In article <560@k.cs.cmu.edu.ARPA> tim@k.cs.cmu.edu.ARPA (Tim Maroney) writes:

>> From mangoe@umcp-cs.UUCP (Charley Wingate) Thu Sep 19 08:39:33 1985

>> In article <547@k.cs.cmu.edu.ARPA> tim@k.cs.cmu.edu.ARPA (Tim Maroney)
>> writes:

>>>None of the monotheistic religions are sexually egalitarian.  Judaism
>>>incorporates many discriminatory commandments and temple practices.
>>>Christianity also incorporates discriminatory temple practices and has
>>>historically been very sexist.  I don't see Moslems as being qualitatively
>>>different from Jews or Christians in this respect.

>> Considering that a number of christian denominations have actively promoted
>> ordination of female clergy, and justified doing so theologically, I don't
>> see how there is any justification for this monolithic evaluation of
>> christianity.  There are so few values held in common by the various
>> christian sects and denominations, in fact, that ANY blanket statement is
>> probably false.

>Yet the fact is that in Jewish, Moslem, and Christian societies, women have
>almost always been treated as inferiors, and in the organized religions have
>not been granted authority in any way commensurate with that of men.  To
>deny this is either to lie or to deliberately blind oneself to fact.  Things
>are changing in all three religions during this century; for instance the
>move (mentioned by Wingate) to allow women to speak in church in a few
>Christian churches, despite the instructions in the letters of Paul.  If one
>is to blame Islam for its centuries of oppression of women, then one must
>also blame Judaism and Christianity for the precisely similar phenomena in
>their religions and societies.  Letting just one, or even two, off the hook
>and leaving the other to hang is nothing more than a hypocritical double
>standard.  I am not sure whether Wingate meant only to defend his religion,
>or to leave the accusations about Islam intact, but I am sure many took his
>message as an argument in favor of the idea that Christians are somehow less
>culpable for the sexism of their religion than Moslems are for the sexism of
>theirs.  This is false; all are equally culpable.

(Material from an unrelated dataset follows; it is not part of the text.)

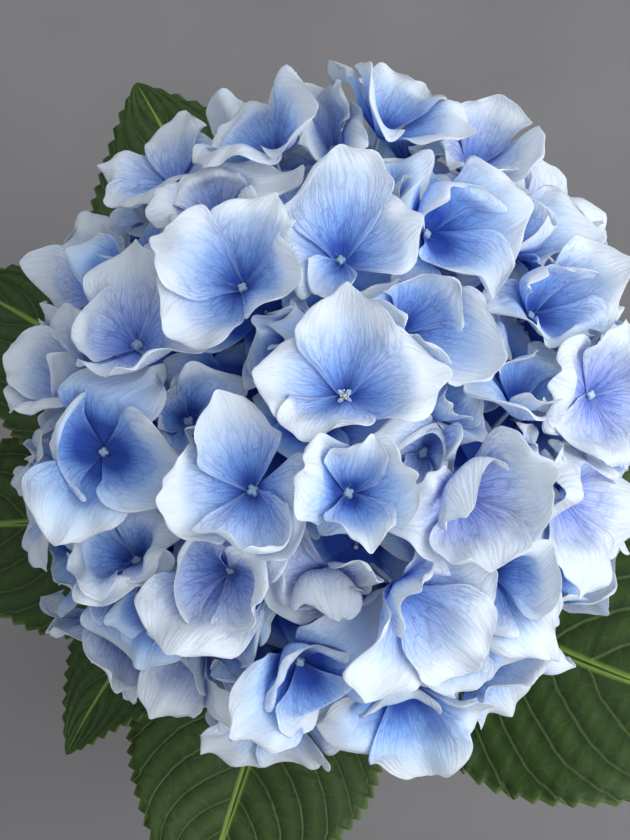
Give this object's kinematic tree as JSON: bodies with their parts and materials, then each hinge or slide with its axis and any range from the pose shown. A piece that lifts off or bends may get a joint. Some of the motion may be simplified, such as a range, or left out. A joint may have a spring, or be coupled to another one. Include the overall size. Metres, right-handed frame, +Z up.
{
  "type": "hydrangea in a vase",
  "caption": "Round blue mophead hydrangea on a leafy cut stem, standing in water in a plain bottle-shaped stoneware vase.",
  "frame": {"origin": "middle of the vase's flat foot", "axes": "+Z up; the head leans towards -Y, the side it is looked at from; +X to that viewer's right"},
  "size_m": [0.3224, 0.3051, 0.3868],
  "materials": {
    "stoneware": "matt off-white glaze with fine speckles",
    "water": "clear, still surface",
    "stem": "green, woody towards its foot, with pale pores",
    "leaf": "dark green, quilted between yellow-green veins, satin",
    "sepal": "matt, deep blue at the base to near white at the edge, finely veined"
  },
  "bodies": {
    "root": {"vase": "stoneware", "water": "water", "stem": "stem", "leaf_lower_left": "leaf", "leaf_back_right": "leaf", "leaf_front": "leaf", "leaf_back": "leaf", "leaf_right": "leaf", "leaf_upper_left": "leaf", "leaf_left": "leaf", "leaf_side_right": "leaf", "bloom": "sepal"}
  },
  "joints": []
}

First, let me say that I intended no comment about either Islam or Judaism;
in the former case, my ignorance of theology is total, and in the latter
case, there appears to my eye to be similar diversity of views.  I chose to
tak about the Episcopal Church because it is the one I know best; similar
movements are taking place in other Protestant denominations.

Let us consider Paul's letters to the ROmans and to the Corinthians (since
these are essentially the only scriptural source of justification for
suppessing women's voice in the church).  With the advent of less
literal-minded examination of the moral implications of scripture, many
churches have decided that Paul's writings must be read in light of the
social situation of Paul's day, where the place of women was considerably
more restricted ithan it is now.  When a woman can run for the vice
presidency, and be taken seriously, the chruch believes that there is no
reason why a woman cannot be a bishop, and be taken seriously.

Criticising current religions on the basis of their ancestors is, I would
submit, a dubious thing.  Every religion or philosophy that has enjoyed
significant popularity and power has been "adopted" at times by the
unscrupulous, the destructive, and the greedy.  It provides excellent cover
for them.  The culture surrounding the religion, which is an important input
into the moral decisions made within the religion, also has changed a great
deal.  Fifty or a hundred years ago, when the majority of Americans in towns
actually did attend church, blue laws may have made some sense.  But if the
USA was ever a "Christian" nation, it certainly isn't now.  Many
denominations have had to re-think their sexual morality.

It's also not clear that monotheism has anything to do with it.  Suppression
of women is widespread in polytheisms too, and even in societies where
religion is not formalized at all.  Within the various monotheistic
religions, denominations, and sects, there is plenty of dissent about the
place of women.  So it is unfair, and wrong, to characterize monotheism as
being monolithically opressive of women.